Politically Homeless

by Peter Saint-Andre

2005-12-16

I'm politically homeless -- part of what Arnold Kling calls the long tail of politics. Although my political philosophy is generally libertarian or Jeffersonian ("that government governs best which governs least"), I stopped supporting the Libertarian Party several years ago because it is a feckless, corrupt organization. Yet the issues that are important to me -- reforming eminent domain, ending the War on Drugs, eliminating corporate welfare and trade barriers (especially with the so-called Third World), maintaining reasonably open immigration, encouraging greater cooperation within the Anglosphere (e.g., sojourner status for citizens of the English-speaking nations), freeing education by giving the schools to the teachers, ending occupational licensing and other restrictions on making a living, safeguarding the right to self-defense, pushing as much power as possible down to the local level, etc. -- are not important to the Republicans or Democrats. These days I tend to follow Kling's advice to vote against incumbents, though I doubt that does much good. Better, I think, to support organizations that are focused on particular issues (e.g., the Castle Coalition on eminent domain reform). Too many people associate politics with electoral politics, which is a hopeless arena because of gerrymandering and the sheer size of electoral districts. I hold out more hope for initiatives, referenda, and judicial activism (cf. the Institute for Justice). While I think it would help to split electoral jurisdictions into smaller, more manageable units (along the lines of Jefferson's call to divide the counties into wards, Kling suggests local governments would best represent at most 3,000 people), even that reform would be limited in its effectiveness without a change in how we fund government (now, if those local governments collected all the taxes and fed them up the line to regional, state, and federal governments, we might get somewhere).

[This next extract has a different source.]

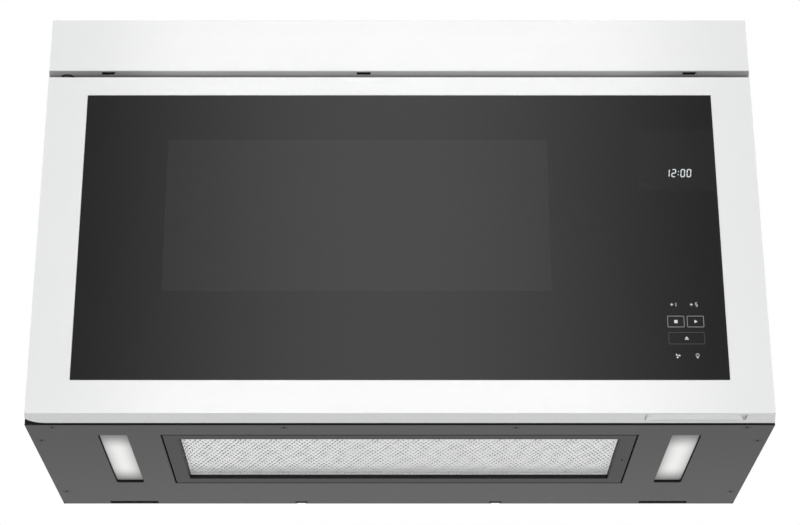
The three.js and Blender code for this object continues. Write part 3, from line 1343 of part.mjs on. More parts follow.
function displayModule() {
  const right = DOOR_HALF - DISPLAY_FROM_SIDE;
  const front = glassRear + SEAT;
  const rear = front + DISPLAY_THICKNESS;
  const high = DOOR_HEIGHT - DISPLAY_FROM_TOP;
  const low = high - DISPLAY_HEIGHT;
  const lens = block([right - DISPLAY_WIDTH, right], [front, rear], [low, high]);
  const socket = block(
    spanAt(right - DISPLAY_WIDTH / 2, DISPLAY_WIDTH / 3),
    [rear - CUT, rear + SOCKET_DEPTH],
    [low + SOCKET_INSET, low + SOCKET_INSET + SOCKET_HEIGHT],
  );
  return lens.add(socket);
}

function touchBoard() {
  const right = DOOR_HALF - KEYS_FROM_SIDE;
  const front = glassRear + SEAT;
  const rear = front + KEYS_THICKNESS;
  const high = KEYS_LOW + KEYS_HEIGHT;
  const board = block([right - KEYS_WIDTH, right], [front, rear], [KEYS_LOW, high]);
  const socket = block(
    spanAt(right - KEYS_WIDTH / 2, KEYS_WIDTH / 2),
    [rear - CUT / 2, rear + SOCKET_DEPTH],
    [high - SOCKET_INSET - SOCKET_HEIGHT, high - SOCKET_INSET],
  );
  return board.add(socket);
}

function latchBar() {
  const low = LOWER_HOOK_Z - BAR_END - DOOR_LIFT;
  let bars = block(
    spanAt(LATCH_X, 2 * BAR_HALF_WIDTH),
    [-BAR_FROM_REAR - BAR_THICKNESS, -BAR_FROM_REAR],
    [low, barHigh],
  );
  const tipY = DOOR_GAP + HOOK_REACH;
  for (const hookZ of hookHeights) {
    const z = hookZ - DOOR_LIFT;
    const arm = bar(LATCH_X, HOOK_HALF_WIDTH, [-BAR_FROM_REAR - CUT / 2, tipY], z, HOOK_HALF_HEIGHT);
    const barbY = DOOR_GAP + SHEET + HOOK_ROOM;
    const barb = block(
      spanAt(LATCH_X, 2 * HOOK_HALF_WIDTH),
      [barbY, barbY + BARB_LENGTH],
      [z - HOOK_HALF_HEIGHT - BARB_DROP, z],
    );
    bars = bars.add(arm).add(barb);
  }
  return bars;
}

function latchSpring() {
  return rod("z", SPRING_RADIUS, [springLow, springHigh], [LATCH_X, latchBarY], 12);
}

// ---------------------------------------------------------------- interlock switches

const switchFront = HOOK_REACH + SEAT + PLUNGER_REACH;

function interlockBracket() {
  const spanX = spanAt(LATCH_X, 2 * INTERLOCK_HALF_WIDTH);
  const spanY = [FRAME_REAR, FRAME_REAR + INTERLOCK_WALL];
  let bracket = block(spanX, spanY, [LOWER_HOOK_Z - INTERLOCK_END, UPPER_HOOK_Z + INTERLOCK_END]);
  for (const z of hookHeights) {
    const windowX = spanAt(LATCH_X, 2 * (HOOK_HALF_WIDTH + HOOK_SIDE_ROOM));
    const windowZ = [
      z - HOOK_HALF_HEIGHT - BARB_DROP - HOOK_ROOM,
      z + HOOK_HALF_HEIGHT + LATCH_LIFT + HOOK_ROOM,
    ];
    bracket = bracket.subtract(block(windowX, grown(spanY, CUT), windowZ));
    const shelfTop = z - SWITCH_HEIGHT / 2 - SEAT;
    const shelf = block(spanX, [FRAME_REAR, switchFront + SWITCH_DEPTH], [
      shelfTop - INTERLOCK_WALL,
      shelfTop,
    ]);
    bracket = bracket.add(shelf);
  }
  return bracket;
}

// A switch's own frame: y = 0 at its front face, x and z at its plunger.
function interlockSwitch() {
  const body = block(spanAt(0, SWITCH_WIDTH), [0, SWITCH_DEPTH], spanAt(0, SWITCH_HEIGHT));
  const pocket = bar(
    0,
    PLUNGER_SIZE / 2 + SEAT,
    [-CUT, PLUNGER_INSIDE + PLUNGER_TRAVEL + SEAT],
    0,
    PLUNGER_SIZE / 2 + SEAT,
  );
  return body.subtract(pocket);
}

function switchPlunger() {
  return bar(0, PLUNGER_SIZE / 2, [-PLUNGER_REACH, PLUNGER_INSIDE], 0, PLUNGER_SIZE / 2);
}

// ---------------------------------------------------------------- grease filter and lamps

const meshSpanX = grown(filterSpanX, -FILTER_BORDER_SIDE);
const meshSpanY = [
  FILTER_FROM_FRONT + FILTER_BORDER_FRONT,
  FILTER_REAR - FILTER_BORDER_REAR,
];

function greaseFilterFrame() {
  const border = block(filterSpanX, filterSpanY, [0, SHEET]);
  const tray = block(
    grown(meshSpanX, FILTER_TRAY_WALL),
    grown(meshSpanY, FILTER_TRAY_WALL),
    [0, FILTER_TRAY_HEIGHT],
  );
  const opening = block(meshSpanX, meshSpanY, [-CUT, FILTER_TRAY_HEIGHT + CUT]);
  const wide = FILTER_SCREW_HEAD_RADIUS + SEAT;
  const narrow = FILTER_SCREW_RADIUS + SEAT;
  const seat = countersink(wide, narrow, [screwX, FILTER_MIDDLE_Y]);
  return border.add(tray).subtract(opening).subtract(seat);
}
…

Further, as I mentioned the other day, most places get the government they deserve. Translation: culture drives politics, not the other way around. Which implies that if you really want to change the political scene, fundamentally you need to change the culture. I happen to think that part of changing the culture is finding common ground among those in the Long Tail and supporting political changes that will change behavior in healthy ways (e.g., strengthening civil society, encouraging volunteerism, reducing dependency on government programs). But such changes are not always (or even are seldom) palatable to the general public (and certainly not to politicians), thus the need to change underlying cultural attitudes as well.

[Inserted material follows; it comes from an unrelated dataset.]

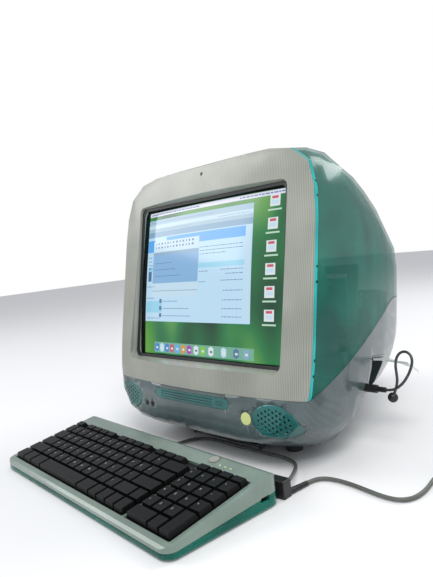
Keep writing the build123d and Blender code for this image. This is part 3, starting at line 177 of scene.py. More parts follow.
# %% [markdown]
# The world fills in the shadows with a weak bluish light. The camera, and light that passes through the
# clear shells, see a white backdrop instead: a Light Path node tells the rays apart, so the background
# is white without more light on the object.

# %% World
fill_colour = (0.93, 0.95, 1.0, 1)
fill_strength = 0.62
white = (1, 1, 1, 1)

world = bpy.data.worlds.new("studio")
bpy.context.scene.world = world
world.use_nodes = True
sky = world.node_tree
fill = sky.nodes["Background"]
fill.inputs["Color"].default_value = fill_colour
fill.inputs["Strength"].default_value = fill_strength

backdrop = sky.nodes.new("ShaderNodeBackground")
backdrop.inputs["Color"].default_value = white
rays = sky.nodes.new("ShaderNodeLightPath")
seen = sky.nodes.new("ShaderNodeMath")
seen.operation = "MAXIMUM"
sky.links.new(rays.outputs["Is Camera Ray"], seen.inputs[0])
sky.links.new(rays.outputs["Is Transmission Ray"], seen.inputs[1])
choice = sky.nodes.new("ShaderNodeMixShader")
sky.links.new(seen.outputs["Value"], choice.inputs["Fac"])
sky.links.new(fill.outputs["Background"], choice.inputs[1])
sky.links.new(backdrop.outputs["Background"], choice.inputs[2])
sky.links.new(choice.outputs["Shader"], sky.nodes["World Output"].inputs["Surface"])
bpy.context.scene.view_settings.view_transform = "Standard"
print("fill strength", fill_strength)

# %% [markdown]
# Materials. Every moulded plastic here is one recipe with its own colours: a slow noise that shifts the
# colour a little, a fine noise that gives the skin of the mould as bump, and its own gloss. One recipe
# with many colours keeps the whole set looking like plastics from one maker.

# %% Moulded plastic
shade_start = 0.35
shade_end = 0.65
drift_detail = 3
grain_height = 0.0004


def new_finish(name):
    """An empty node material and its principled shader."""
    finish = bpy.data.materials.new(name)
    finish.use_nodes = True
    return finish, finish.node_tree, finish.node_tree.nodes["Principled BSDF"]


def moulded(name, dark, light, roughness, grain=900.0, depth=0.06, drift=14.0, **sockets):
    """Moulded plastic: drifting colour between two shades and a fine grained skin."""
    finish, tree, shader = new_finish(name)
    place = tree.nodes.new("ShaderNodeTexCoord")
    slow = tree.nodes.new("ShaderNodeTexNoise")
    slow.inputs["Scale"].default_value = drift
    slow.inputs["Detail"].default_value = drift_detail
    tree.links.new(place.outputs["Object"], slow.inputs["Vector"])
    shades = tree.nodes.new("ShaderNodeValToRGB")
    shades.color_ramp.elements[0].position = shade_start
    shades.color_ramp.elements[1].position = shade_end
    shades.color_ramp.elements[0].color = (*dark, 1)
    shades.color_ramp.elements[1].color = (*light, 1)
    tree.links.new(slow.outputs["Fac"], shades.inputs["Fac"])
    tree.links.new(shades.outputs["Color"], shader.inputs["Base Color"])
    fine = tree.nodes.new("ShaderNodeTexNoise")
    fine.inputs["Scale"].default_value = grain
    tree.links.new(place.outputs["Object"], fine.inputs["Vector"])
    bump = tree.nodes.new("ShaderNodeBump")
    bump.inputs["Strength"].default_value = depth
    bump.inputs["Distance"].default_value = grain_height
    tree.links.new(fine.outputs["Fac"], bump.inputs["Height"])
    tree.links.new(bump.outputs["Normal"], shader.inputs["Normal"])
    shader.inputs["Roughness"].default_value = roughness
    for socket, value in sockets.items():
        shader.inputs[socket.replace("_", " ")].default_value = value
    return finish


# %% [markdown]
# The bezel and the shells of the case have fine upright lines under a clear skin. They could be cut as real
# grooves, but the surface over them is smooth, so a sine wave across x only darkens the colour.


# %% Striped plastic
def striped(name, dark, light, roughness, pitch, strength, **sockets):
    """Moulded plastic with fine upright stripes under its clear skin."""
    finish = moulded(name, dark, light, roughness, **sockets)
    tree = finish.node_tree
    shader = tree.nodes["Principled BSDF"]
    place = tree.nodes["Texture Coordinate"]
    split = tree.nodes.new("ShaderNodeSeparateXYZ")
    tree.links.new(place.outputs["Object"], split.inputs["Vector"])
    scaled = tree.nodes.new("ShaderNodeMath")
    scaled.operation = "MULTIPLY"
    scaled.inputs[1].default_value = 2 * pi / pitch
    tree.links.new(split.outputs["X"], scaled.inputs[0])
    wave = tree.nodes.new("ShaderNodeMath")
    wave.operation = "SINE"
    tree.links.new(scaled.outputs["Value"], wave.inputs[0])
    ramp = tree.nodes.new("ShaderNodeMapRange")
    ramp.inputs["From Min"].default_value = -1
    ramp.inputs["From Max"].default_value = 1
    ramp.inputs["To Min"].default_value = 1 - strength
    ramp.inputs["To Max"].default_value = 1
    tree.links.new(wave.outputs["Value"], ramp.inputs["Value"])
    mix = tree.nodes.new("ShaderNodeMix")
    mix.data_type = "RGBA"
    mix.blend_type = "MULTIPLY"
    mix.inputs["Factor"].default_value = 1
    shades = tree.nodes["Color Ramp"]
    tree.links.new(shades.outputs["Color"], mix.inputs["A"])
    tree.links.new(ramp.outputs["Result"], mix.inputs["B"])
    tree.links.new(mix.outputs["Result"], shader.inputs["Base Color"])
    return finish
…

I tend to think of it this way. Progressives love the slogan "If you want peace, work for justice." But what is justice? Progressives think of it as so-called social justice: redistribution of wealth and such. Those in the Jeffersonian tradition tend to think of it as freedom of opportunity, equality before the law, etc. So back in my salad days as a libertarian I used to add a second slogan: "If you want justice, work for freedom." Catchy, eh? But what's it mean? Doesn't that just reduce you to what Ayn Rand called a "hippy of the right"? I think I stopped being committed to the Libertarian Party the first time I saw a television advertisement for Harry Browne, whose campaign slogan was "Freedom Now!". How petulant! How adolescent! That's no better than the damn labor unions chanting "What do we want? Justice! When do we want it? Now!" out on the picket line, or the multiculturalists with their cries of "Hey hey, ho ho, Western Civ has got to go!"

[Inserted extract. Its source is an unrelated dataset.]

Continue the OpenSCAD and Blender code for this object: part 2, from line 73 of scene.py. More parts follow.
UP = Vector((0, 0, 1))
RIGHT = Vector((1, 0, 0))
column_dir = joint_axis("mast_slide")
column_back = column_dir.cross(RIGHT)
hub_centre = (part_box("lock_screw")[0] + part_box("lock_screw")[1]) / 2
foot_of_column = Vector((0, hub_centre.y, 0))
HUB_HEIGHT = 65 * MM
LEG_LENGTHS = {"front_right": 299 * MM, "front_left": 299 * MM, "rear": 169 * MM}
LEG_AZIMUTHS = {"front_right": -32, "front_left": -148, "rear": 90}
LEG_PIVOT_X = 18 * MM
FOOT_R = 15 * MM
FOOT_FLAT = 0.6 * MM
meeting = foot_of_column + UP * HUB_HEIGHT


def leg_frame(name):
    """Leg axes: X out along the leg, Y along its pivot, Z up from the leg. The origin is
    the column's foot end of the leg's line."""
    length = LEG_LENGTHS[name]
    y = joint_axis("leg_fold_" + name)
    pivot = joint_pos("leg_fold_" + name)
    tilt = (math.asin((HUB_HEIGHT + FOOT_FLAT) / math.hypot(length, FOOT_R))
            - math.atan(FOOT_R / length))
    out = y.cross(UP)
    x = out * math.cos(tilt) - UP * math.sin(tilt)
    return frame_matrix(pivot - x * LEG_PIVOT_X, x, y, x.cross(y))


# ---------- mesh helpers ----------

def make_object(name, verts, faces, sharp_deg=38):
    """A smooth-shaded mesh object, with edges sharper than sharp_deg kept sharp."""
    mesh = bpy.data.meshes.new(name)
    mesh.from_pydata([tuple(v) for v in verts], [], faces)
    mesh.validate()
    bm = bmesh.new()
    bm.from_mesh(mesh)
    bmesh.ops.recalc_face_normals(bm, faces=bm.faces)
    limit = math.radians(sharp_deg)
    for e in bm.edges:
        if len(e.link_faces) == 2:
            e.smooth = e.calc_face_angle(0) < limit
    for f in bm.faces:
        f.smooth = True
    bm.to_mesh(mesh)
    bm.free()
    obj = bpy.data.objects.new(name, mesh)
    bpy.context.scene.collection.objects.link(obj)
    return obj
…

So my old friends the Randians would supplement my second slogan with a third and a fourth: "If you want freedom, work for individualism." and "If you want individualism, work for reason." (since Rand and her followers reduce everything to philosophy and by god we've got to get everything down to metaphysics and epistemology or we're just not being radical enough, always in the good sense of focusing on root causes of course). Yet the more history I read the more I see that philosophy is not the cause of everything, or even of much. Consider some of the most significant transitions in history: human beings did not change from hunter-gatherers to farmers because of a philosophy of "agriculturalism", from farmers to engineers and factory workers because of a philosophy of "industrialism", from oral to literate because of a philosophy of "chirographism", from the written world to the printed word because of a philosophy of "typographism", from the printed word to the electronic word because of a philosophy of "digitalism", etc. These developments were long-term secular trends -- driven not only or primarily by ideology (religion and philosophy) but by a wide range of environmental, intellectual, technological, military, political, economic, and social factors -- what we can broadly call cultural factors. Thus I'd agree with my old Randian friends that "If you want freedom, work for cultural change" -- but I no longer think that cultural change is a monolithic process rooted in philosophical-religious ideas. The reality of human history is much more complex than that.

I liked being a Randian and a libertarian. If social psychology teaches us anything, it is this: it's comfortable and comforting to belong to a group. It's much easier to be a member of a group (even a group of individualists!) than it is to stand alone. Many people are happy to identify with groups as amorphous as Republicans or Democrats, as if that were the extent of the political spectrum. Others define themselves as members of smaller groups within the Long Tail (Greens, libertarians, socialists, Trotskyites, or what have you). Yet if you remain true to your own uniqueness, you will find that you have similarities to (and differences from) most of those groups, that you can work together with their members on certain issues and part ways on others, and that the opinion that matters most is not that of some arbitrary amalgamation but the one small voice of your own conscience.